The Blue Mountains rise up in a delightful show of velvet forests and lush, dipping valleys. They makeup one of the best-loved parts of Australia and bring visitors a range of unique attractions to enjoy in the vicinity.
A common belief is that the Blue Mountains gains its name from the many Eucalyptus trees in the area which when combined with dust particles and water molecules, gives off a blue colour. However, another theory suggests that it is not the mountains which are blue but rather that the reflectiveness of oxygen molecules is scattered between sunlight in the sky, making our eyes think that the mountains are blue as that colour is the easiest to see when there are dark areas throughout the valley.
Perhaps the biggest draw of the area is the Three Sisters, a spectacular natural monument that can be found at Echo Point Katoomba. In 2000, it was listed as a world heritage site along with the entire Blue Mountain area due to its ancient fossils and plant life. Every year, millions of tourists venture to see this unique structure and learn more about its fascinating cultural heritage. Venture just 2 hours outside of the city of Sydney and you’ll be transported to a world of charming towns, picturesque waterfalls and ancient artefacts.
How the Three Sisters Were Formed
Land erosion over millions of years has formed the Three Sisters. Made out of soft sandstone, they have been slowly eroded over time by the elements, including harsh winds, rains, and plunging rivers. It’s said that over time, the rock formations will be completely eroded away from exposure to the elements.

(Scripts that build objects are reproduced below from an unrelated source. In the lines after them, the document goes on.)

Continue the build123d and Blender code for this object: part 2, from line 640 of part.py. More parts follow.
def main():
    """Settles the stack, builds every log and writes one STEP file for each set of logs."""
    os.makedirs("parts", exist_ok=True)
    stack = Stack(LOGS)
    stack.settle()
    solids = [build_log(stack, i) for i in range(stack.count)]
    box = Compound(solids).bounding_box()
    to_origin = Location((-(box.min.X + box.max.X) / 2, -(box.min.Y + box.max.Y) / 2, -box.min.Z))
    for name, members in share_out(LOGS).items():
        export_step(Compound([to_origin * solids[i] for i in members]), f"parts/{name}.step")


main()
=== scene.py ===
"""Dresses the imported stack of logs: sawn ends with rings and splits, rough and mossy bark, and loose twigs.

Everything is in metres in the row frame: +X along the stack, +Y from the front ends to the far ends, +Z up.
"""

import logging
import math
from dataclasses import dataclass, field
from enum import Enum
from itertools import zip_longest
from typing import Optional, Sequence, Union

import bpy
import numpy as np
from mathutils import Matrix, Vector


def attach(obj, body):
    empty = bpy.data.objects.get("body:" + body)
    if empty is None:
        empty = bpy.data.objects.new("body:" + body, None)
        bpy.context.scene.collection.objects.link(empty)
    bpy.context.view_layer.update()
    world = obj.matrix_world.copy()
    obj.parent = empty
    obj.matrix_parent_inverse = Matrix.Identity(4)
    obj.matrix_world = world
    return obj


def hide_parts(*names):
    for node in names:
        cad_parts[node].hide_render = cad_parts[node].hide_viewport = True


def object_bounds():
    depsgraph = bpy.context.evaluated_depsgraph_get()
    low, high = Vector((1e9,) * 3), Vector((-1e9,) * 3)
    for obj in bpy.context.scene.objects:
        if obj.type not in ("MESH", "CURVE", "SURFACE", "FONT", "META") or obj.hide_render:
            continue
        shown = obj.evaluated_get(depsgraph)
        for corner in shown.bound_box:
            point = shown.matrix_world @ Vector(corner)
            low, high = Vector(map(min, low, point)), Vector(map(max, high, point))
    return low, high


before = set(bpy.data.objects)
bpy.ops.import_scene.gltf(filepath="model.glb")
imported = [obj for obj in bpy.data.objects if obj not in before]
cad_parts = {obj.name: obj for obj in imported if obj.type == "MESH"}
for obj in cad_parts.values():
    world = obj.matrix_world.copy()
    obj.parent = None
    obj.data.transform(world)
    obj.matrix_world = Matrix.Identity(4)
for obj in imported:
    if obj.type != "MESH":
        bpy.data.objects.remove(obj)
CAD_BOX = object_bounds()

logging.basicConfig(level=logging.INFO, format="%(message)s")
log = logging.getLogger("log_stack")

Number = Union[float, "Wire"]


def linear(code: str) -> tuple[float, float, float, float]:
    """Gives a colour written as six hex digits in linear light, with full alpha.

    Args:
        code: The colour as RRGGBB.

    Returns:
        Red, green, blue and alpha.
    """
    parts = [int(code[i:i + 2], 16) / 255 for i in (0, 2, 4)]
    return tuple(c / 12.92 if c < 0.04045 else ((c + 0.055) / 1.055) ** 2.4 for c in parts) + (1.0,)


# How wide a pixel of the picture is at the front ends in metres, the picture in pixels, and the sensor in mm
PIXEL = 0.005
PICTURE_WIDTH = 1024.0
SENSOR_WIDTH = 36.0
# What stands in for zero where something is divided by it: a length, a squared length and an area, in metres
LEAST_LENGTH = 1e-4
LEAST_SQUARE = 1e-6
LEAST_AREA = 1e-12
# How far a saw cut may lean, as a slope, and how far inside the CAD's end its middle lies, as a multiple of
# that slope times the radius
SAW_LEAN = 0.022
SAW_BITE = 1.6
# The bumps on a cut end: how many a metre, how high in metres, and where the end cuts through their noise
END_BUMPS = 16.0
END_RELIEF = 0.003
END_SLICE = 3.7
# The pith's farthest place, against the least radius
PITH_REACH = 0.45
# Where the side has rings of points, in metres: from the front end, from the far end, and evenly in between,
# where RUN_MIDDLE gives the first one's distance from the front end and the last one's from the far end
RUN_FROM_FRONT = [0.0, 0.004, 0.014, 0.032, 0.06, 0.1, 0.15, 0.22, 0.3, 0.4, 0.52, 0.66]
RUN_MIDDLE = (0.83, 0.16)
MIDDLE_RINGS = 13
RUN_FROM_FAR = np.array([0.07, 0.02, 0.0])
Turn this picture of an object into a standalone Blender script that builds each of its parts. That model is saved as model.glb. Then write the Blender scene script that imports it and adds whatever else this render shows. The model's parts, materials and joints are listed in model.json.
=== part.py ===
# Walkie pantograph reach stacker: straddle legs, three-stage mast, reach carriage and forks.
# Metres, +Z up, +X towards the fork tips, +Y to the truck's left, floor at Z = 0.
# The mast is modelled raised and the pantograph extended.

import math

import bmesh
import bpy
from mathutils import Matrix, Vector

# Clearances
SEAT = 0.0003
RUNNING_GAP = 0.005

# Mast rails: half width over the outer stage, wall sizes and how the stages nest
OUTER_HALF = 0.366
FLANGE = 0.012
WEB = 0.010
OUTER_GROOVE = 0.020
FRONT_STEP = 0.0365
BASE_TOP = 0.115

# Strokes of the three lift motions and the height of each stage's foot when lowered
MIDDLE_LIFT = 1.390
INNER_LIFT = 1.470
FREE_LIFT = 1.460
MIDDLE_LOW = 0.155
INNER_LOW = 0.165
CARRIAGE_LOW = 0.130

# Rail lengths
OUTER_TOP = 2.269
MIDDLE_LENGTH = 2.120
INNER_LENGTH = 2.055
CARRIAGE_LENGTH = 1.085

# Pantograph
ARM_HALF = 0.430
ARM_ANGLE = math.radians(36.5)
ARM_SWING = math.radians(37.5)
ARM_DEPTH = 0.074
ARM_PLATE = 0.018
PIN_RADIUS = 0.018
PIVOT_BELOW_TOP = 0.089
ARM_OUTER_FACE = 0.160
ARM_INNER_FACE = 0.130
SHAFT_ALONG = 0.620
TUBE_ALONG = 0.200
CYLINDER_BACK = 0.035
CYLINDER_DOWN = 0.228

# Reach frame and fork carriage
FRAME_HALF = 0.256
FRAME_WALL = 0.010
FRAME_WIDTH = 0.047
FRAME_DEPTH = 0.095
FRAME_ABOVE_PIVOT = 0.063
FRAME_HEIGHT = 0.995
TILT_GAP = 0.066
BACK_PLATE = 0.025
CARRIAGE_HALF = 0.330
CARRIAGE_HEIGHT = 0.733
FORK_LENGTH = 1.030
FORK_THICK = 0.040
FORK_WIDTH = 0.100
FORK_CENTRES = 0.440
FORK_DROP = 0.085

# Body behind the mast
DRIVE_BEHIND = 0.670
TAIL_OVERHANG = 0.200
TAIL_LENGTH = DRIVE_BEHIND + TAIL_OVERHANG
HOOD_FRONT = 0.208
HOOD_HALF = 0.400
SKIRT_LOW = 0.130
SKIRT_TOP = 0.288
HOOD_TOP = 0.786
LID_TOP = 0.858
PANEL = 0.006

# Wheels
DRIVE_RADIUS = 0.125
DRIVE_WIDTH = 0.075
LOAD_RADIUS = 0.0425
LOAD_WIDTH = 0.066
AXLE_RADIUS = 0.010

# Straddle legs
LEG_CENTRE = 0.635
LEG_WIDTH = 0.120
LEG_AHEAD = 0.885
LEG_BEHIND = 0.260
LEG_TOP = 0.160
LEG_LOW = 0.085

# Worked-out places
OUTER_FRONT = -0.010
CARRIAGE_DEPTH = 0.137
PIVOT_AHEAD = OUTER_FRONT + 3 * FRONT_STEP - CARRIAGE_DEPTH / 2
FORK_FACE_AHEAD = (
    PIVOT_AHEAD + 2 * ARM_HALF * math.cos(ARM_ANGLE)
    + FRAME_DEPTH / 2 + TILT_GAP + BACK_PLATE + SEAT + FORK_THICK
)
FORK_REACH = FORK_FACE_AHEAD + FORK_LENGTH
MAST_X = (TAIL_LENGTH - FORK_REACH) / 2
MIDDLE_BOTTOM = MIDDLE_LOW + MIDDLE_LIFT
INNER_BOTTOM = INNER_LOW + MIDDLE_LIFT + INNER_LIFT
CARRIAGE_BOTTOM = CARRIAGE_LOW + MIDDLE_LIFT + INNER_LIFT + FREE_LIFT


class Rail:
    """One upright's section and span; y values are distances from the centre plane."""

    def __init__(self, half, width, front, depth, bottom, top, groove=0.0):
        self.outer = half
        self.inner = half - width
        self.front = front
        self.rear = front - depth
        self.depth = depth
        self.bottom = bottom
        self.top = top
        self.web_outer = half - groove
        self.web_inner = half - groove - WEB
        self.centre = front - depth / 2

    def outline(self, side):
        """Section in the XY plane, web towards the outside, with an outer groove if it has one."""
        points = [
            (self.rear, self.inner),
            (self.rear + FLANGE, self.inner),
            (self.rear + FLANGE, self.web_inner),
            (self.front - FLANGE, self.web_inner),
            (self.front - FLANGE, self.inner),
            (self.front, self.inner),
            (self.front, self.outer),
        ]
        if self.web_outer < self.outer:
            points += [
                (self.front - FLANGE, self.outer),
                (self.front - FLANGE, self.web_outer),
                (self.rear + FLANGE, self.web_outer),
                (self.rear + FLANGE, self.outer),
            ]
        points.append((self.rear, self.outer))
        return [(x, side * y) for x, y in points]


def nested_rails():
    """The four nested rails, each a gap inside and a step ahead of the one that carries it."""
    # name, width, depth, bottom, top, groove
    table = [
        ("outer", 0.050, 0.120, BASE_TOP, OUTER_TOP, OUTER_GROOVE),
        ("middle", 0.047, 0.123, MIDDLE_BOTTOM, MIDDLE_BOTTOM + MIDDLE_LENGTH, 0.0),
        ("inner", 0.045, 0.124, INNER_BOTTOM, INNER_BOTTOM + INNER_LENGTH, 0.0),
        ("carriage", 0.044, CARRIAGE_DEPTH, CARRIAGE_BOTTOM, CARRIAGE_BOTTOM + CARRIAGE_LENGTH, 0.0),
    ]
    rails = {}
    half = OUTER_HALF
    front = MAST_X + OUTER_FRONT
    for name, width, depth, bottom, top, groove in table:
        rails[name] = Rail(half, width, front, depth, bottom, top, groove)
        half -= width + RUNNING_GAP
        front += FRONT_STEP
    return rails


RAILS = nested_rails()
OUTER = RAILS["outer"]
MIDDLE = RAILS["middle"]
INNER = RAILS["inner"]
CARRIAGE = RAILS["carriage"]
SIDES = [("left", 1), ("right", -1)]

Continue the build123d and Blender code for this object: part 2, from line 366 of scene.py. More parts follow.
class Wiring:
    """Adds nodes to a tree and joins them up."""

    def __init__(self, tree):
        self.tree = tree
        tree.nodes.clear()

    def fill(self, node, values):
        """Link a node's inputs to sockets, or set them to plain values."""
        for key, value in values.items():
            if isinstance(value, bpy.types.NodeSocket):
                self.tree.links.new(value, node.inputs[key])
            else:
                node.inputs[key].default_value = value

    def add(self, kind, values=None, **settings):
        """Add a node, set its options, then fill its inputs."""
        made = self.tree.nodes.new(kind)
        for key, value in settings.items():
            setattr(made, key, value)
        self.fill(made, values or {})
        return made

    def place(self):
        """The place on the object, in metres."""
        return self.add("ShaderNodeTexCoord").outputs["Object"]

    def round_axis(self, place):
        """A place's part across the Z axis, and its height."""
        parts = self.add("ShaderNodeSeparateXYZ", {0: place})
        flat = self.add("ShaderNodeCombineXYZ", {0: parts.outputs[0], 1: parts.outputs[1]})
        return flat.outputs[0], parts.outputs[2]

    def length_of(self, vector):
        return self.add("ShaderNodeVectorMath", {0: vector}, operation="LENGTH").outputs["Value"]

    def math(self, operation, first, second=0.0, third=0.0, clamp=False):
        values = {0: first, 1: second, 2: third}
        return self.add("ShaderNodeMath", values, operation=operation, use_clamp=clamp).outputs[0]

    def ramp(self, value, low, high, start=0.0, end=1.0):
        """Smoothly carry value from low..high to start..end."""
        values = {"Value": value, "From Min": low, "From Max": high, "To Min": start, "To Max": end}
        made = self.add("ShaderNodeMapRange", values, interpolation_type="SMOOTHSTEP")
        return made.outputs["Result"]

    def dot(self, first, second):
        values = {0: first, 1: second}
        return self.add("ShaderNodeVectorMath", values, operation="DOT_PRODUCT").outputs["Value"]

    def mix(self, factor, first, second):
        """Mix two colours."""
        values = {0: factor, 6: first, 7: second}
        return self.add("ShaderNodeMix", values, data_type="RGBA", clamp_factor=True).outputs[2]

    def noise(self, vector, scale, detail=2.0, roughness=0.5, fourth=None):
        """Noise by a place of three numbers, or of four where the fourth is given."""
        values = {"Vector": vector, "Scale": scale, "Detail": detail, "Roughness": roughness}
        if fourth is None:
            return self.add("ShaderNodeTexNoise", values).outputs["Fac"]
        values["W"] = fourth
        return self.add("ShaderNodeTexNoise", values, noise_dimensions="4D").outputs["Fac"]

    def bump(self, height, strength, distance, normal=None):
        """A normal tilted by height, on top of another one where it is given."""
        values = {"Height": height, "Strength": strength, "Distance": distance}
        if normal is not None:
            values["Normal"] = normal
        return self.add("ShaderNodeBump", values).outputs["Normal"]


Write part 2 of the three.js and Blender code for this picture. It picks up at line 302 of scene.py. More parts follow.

Each of the structures stands at almost 1,000 metres tall, making them an impressive part of the Blue Mountains’ horizon. The rock formations are made of sandstone and they have stood tall for thousands of years due to the iron found in the rocks that keeps it stable. Most of the rocks are made of quartzite, which is resistant to poor weather, however, the softer parts of the rock are not, and so over time, erosion will continue to break down the formation. The Three Sisters each vary in height, with the tallest being 922 metres tall, and the others being respectively 906 and 918 metres.
The Legend of the Three Sisters
According to Aboriginal Dreamtime legend, the Three Sisters were formed by a unique and fascinating story. The rock formations were once three sisters known as Meehni, Wimlah, and Gunnedoo, and they all resided in the Jamison Valley as part of the Gundungurra people.
The story has it that the three sisters soon fell in love with three brothers from a neighbouring tribe, the Nepeans, but tribal law meant they couldn’t marry those they had fallen in love with.
The brothers did not want to accept this fate, and so hatched a plan to capture the three sisters. A battle of the tribes ensued, which saw the three sisters’ lives put in great peril. Their own tribe called in a witchdoctor or a Kuradjuri to turn the sisters into stone in order to protect them from any potential harm.
The plan was to turn them back from stone once the battle was over, but the witchdoctor was killed during the battle, leaving the sisters to remain in their stone states for generations to come.
Some say that this legend was made up by a member of the tourism industry in the early 20th century to further increase the number of visitors, however, this claim is also disputed.
There is another legend however, that is attached to this story. The alternative is that there was once a bunyip who lived in a deep, dark hole and was feared by all. When the witch doctor Tyawan needed to pass by this hole in search of food, he would leave his three daughters near a rock on the other side of the hole. One day, Meehni became frightened by a centipede that was in front of her and threw a rock at it. The rock then fell into the Bunyip’s hole which angered him, and thus he went to face the three girls. To protect them, their father temporarily turned them into a rock and himself into a lyrebird, but in the process dropped the magic bone that had the power to change him back. Thus, the three sisters stayed as the rocks, and forever Tyawan, who was now a lyrebird is in search of that magic bone.
The Giant Stairway at the Three Sisters
Exploring the landscape surrounding the Three Sisters is an incredible experience. From the nearby landmark of Echo Point, you can take a walk along a bush trail that leads straight to the Three Sisters via the lush valley floor. To get there, you have to descend 800 steel and stone steps that have been dubbed The Giant Stairway. From there, you can take a 2-3 hour walk along a trail to the bottom of the mesmerising Katoomba Falls and onto the Scenic Railway – another top attraction in the area. The walk is about 9.4 kilometres return and is a Grade 4 hike. Some bushwalking experience would be helpful in completing the walk as there is a steep gradient, along with many steps.